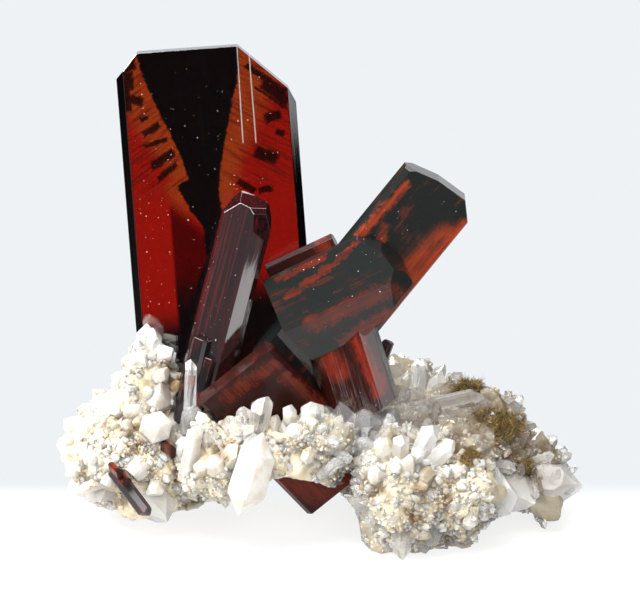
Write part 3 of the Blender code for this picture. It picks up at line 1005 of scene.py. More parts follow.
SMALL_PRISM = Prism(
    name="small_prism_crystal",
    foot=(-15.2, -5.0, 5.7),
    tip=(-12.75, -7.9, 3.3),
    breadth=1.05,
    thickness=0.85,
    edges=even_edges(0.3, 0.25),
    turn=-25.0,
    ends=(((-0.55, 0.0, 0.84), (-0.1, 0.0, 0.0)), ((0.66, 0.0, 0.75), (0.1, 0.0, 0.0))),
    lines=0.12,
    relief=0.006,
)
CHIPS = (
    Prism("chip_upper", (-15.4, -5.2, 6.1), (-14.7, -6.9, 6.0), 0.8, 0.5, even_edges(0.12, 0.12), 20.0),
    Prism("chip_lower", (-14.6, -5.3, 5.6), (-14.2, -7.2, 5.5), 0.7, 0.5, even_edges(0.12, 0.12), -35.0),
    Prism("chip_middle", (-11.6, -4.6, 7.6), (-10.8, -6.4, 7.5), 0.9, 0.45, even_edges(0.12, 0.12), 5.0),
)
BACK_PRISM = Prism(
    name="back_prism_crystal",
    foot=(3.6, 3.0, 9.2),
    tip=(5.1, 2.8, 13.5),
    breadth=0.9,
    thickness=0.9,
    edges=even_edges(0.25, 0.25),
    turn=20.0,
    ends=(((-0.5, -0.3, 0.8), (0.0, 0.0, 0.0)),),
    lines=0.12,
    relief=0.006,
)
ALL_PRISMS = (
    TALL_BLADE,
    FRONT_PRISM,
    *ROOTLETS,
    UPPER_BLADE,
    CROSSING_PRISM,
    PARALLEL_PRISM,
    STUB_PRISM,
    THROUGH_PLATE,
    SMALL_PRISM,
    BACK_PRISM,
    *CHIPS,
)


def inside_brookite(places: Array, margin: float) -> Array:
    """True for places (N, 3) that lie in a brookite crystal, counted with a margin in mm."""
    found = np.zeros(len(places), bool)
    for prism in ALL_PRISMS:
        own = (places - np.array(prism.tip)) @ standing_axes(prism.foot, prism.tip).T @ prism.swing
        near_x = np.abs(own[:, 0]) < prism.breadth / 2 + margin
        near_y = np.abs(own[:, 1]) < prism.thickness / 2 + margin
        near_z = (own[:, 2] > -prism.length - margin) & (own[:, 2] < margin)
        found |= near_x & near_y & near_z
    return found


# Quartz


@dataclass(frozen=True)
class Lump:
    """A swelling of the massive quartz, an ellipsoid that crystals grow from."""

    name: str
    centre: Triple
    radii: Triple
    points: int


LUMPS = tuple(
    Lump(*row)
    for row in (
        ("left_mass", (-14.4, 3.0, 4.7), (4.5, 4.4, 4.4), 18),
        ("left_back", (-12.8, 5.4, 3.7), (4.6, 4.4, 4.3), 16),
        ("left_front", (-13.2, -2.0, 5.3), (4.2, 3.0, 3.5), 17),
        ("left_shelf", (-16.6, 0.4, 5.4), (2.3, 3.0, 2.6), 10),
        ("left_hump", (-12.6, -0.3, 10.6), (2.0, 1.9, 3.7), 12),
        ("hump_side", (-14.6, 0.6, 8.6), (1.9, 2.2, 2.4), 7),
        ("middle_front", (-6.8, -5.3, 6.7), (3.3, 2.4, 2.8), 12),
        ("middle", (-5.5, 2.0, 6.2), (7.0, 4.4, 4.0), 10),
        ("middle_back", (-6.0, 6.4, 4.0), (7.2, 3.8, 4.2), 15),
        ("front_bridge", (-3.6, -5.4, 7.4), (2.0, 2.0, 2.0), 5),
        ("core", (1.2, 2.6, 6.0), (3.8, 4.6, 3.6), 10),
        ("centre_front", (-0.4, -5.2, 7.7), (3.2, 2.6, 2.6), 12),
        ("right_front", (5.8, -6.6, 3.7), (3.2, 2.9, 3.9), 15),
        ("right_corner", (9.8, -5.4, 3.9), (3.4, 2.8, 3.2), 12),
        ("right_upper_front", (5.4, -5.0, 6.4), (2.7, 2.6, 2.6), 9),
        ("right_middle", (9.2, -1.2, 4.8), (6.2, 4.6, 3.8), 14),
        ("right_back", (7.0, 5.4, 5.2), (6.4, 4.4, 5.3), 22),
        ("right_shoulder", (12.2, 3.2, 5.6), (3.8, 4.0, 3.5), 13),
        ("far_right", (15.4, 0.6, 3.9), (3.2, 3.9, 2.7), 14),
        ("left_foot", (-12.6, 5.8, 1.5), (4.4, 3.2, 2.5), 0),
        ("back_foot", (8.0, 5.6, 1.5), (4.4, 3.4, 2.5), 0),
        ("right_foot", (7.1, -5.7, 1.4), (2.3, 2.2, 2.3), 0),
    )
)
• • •
§ Set problem
Set down the listing in full, keeping every word exactly as it is.

§ Response to this task
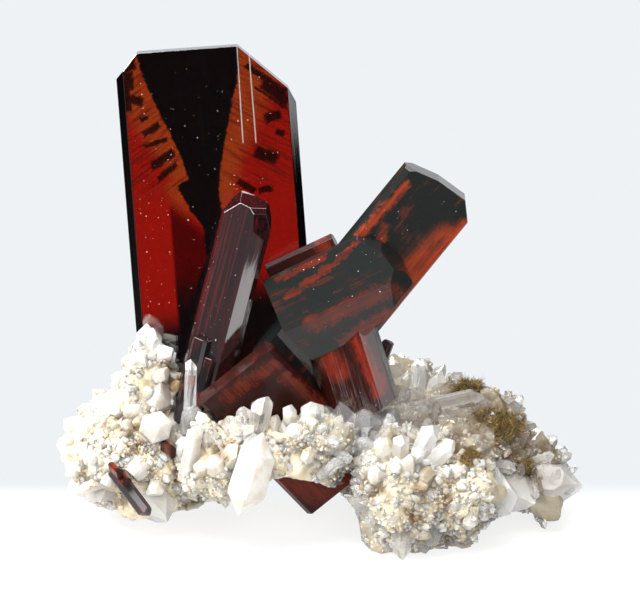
Write part 3 of the Blender code for this picture. It picks up at line 1005 of scene.py. More parts follow.
SMALL_PRISM = Prism(
    name="small_prism_crystal",
    foot=(-15.2, -5.0, 5.7),
    tip=(-12.75, -7.9, 3.3),
    breadth=1.05,
    thickness=0.85,
    edges=even_edges(0.3, 0.25),
    turn=-25.0,
    ends=(((-0.55, 0.0, 0.84), (-0.1, 0.0, 0.0)), ((0.66, 0.0, 0.75), (0.1, 0.0, 0.0))),
    lines=0.12,
    relief=0.006,
)
CHIPS = (
    Prism("chip_upper", (-15.4, -5.2, 6.1), (-14.7, -6.9, 6.0), 0.8, 0.5, even_edges(0.12, 0.12), 20.0),
    Prism("chip_lower", (-14.6, -5.3, 5.6), (-14.2, -7.2, 5.5), 0.7, 0.5, even_edges(0.12, 0.12), -35.0),
    Prism("chip_middle", (-11.6, -4.6, 7.6), (-10.8, -6.4, 7.5), 0.9, 0.45, even_edges(0.12, 0.12), 5.0),
)
BACK_PRISM = Prism(
    name="back_prism_crystal",
    foot=(3.6, 3.0, 9.2),
    tip=(5.1, 2.8, 13.5),
    breadth=0.9,
    thickness=0.9,
    edges=even_edges(0.25, 0.25),
    turn=20.0,
    ends=(((-0.5, -0.3, 0.8), (0.0, 0.0, 0.0)),),
    lines=0.12,
    relief=0.006,
)
ALL_PRISMS = (
    TALL_BLADE,
    FRONT_PRISM,
    *ROOTLETS,
    UPPER_BLADE,
    CROSSING_PRISM,
    PARALLEL_PRISM,
    STUB_PRISM,
    THROUGH_PLATE,
    SMALL_PRISM,
    BACK_PRISM,
    *CHIPS,
)


def inside_brookite(places: Array, margin: float) -> Array:
    """True for places (N, 3) that lie in a brookite crystal, counted with a margin in mm."""
    found = np.zeros(len(places), bool)
    for prism in ALL_PRISMS:
        own = (places - np.array(prism.tip)) @ standing_axes(prism.foot, prism.tip).T @ prism.swing
        near_x = np.abs(own[:, 0]) < prism.breadth / 2 + margin
        near_y = np.abs(own[:, 1]) < prism.thickness / 2 + margin
        near_z = (own[:, 2] > -prism.length - margin) & (own[:, 2] < margin)
        found |= near_x & near_y & near_z
    return found


# Quartz


@dataclass(frozen=True)
class Lump:
    """A swelling of the massive quartz, an ellipsoid that crystals grow from."""

    name: str
    centre: Triple
    radii: Triple
    points: int


LUMPS = tuple(
    Lump(*row)
    for row in (
        ("left_mass", (-14.4, 3.0, 4.7), (4.5, 4.4, 4.4), 18),
        ("left_back", (-12.8, 5.4, 3.7), (4.6, 4.4, 4.3), 16),
        ("left_front", (-13.2, -2.0, 5.3), (4.2, 3.0, 3.5), 17),
        ("left_shelf", (-16.6, 0.4, 5.4), (2.3, 3.0, 2.6), 10),
        ("left_hump", (-12.6, -0.3, 10.6), (2.0, 1.9, 3.7), 12),
        ("hump_side", (-14.6, 0.6, 8.6), (1.9, 2.2, 2.4), 7),
        ("middle_front", (-6.8, -5.3, 6.7), (3.3, 2.4, 2.8), 12),
        ("middle", (-5.5, 2.0, 6.2), (7.0, 4.4, 4.0), 10),
        ("middle_back", (-6.0, 6.4, 4.0), (7.2, 3.8, 4.2), 15),
        ("front_bridge", (-3.6, -5.4, 7.4), (2.0, 2.0, 2.0), 5),
        ("core", (1.2, 2.6, 6.0), (3.8, 4.6, 3.6), 10),
        ("centre_front", (-0.4, -5.2, 7.7), (3.2, 2.6, 2.6), 12),
        ("right_front", (5.8, -6.6, 3.7), (3.2, 2.9, 3.9), 15),
        ("right_corner", (9.8, -5.4, 3.9), (3.4, 2.8, 3.2), 12),
        ("right_upper_front", (5.4, -5.0, 6.4), (2.7, 2.6, 2.6), 9),
        ("right_middle", (9.2, -1.2, 4.8), (6.2, 4.6, 3.8), 14),
        ("right_back", (7.0, 5.4, 5.2), (6.4, 4.4, 5.3), 22),
        ("right_shoulder", (12.2, 3.2, 5.6), (3.8, 4.0, 3.5), 13),
        ("far_right", (15.4, 0.6, 3.9), (3.2, 3.9, 2.7), 14),
        ("left_foot", (-12.6, 5.8, 1.5), (4.4, 3.2, 2.5), 0),
        ("back_foot", (8.0, 5.6, 1.5), (4.4, 3.4, 2.5), 0),
        ("right_foot", (7.1, -5.7, 1.4), (2.3, 2.2, 2.3), 0),
    )
)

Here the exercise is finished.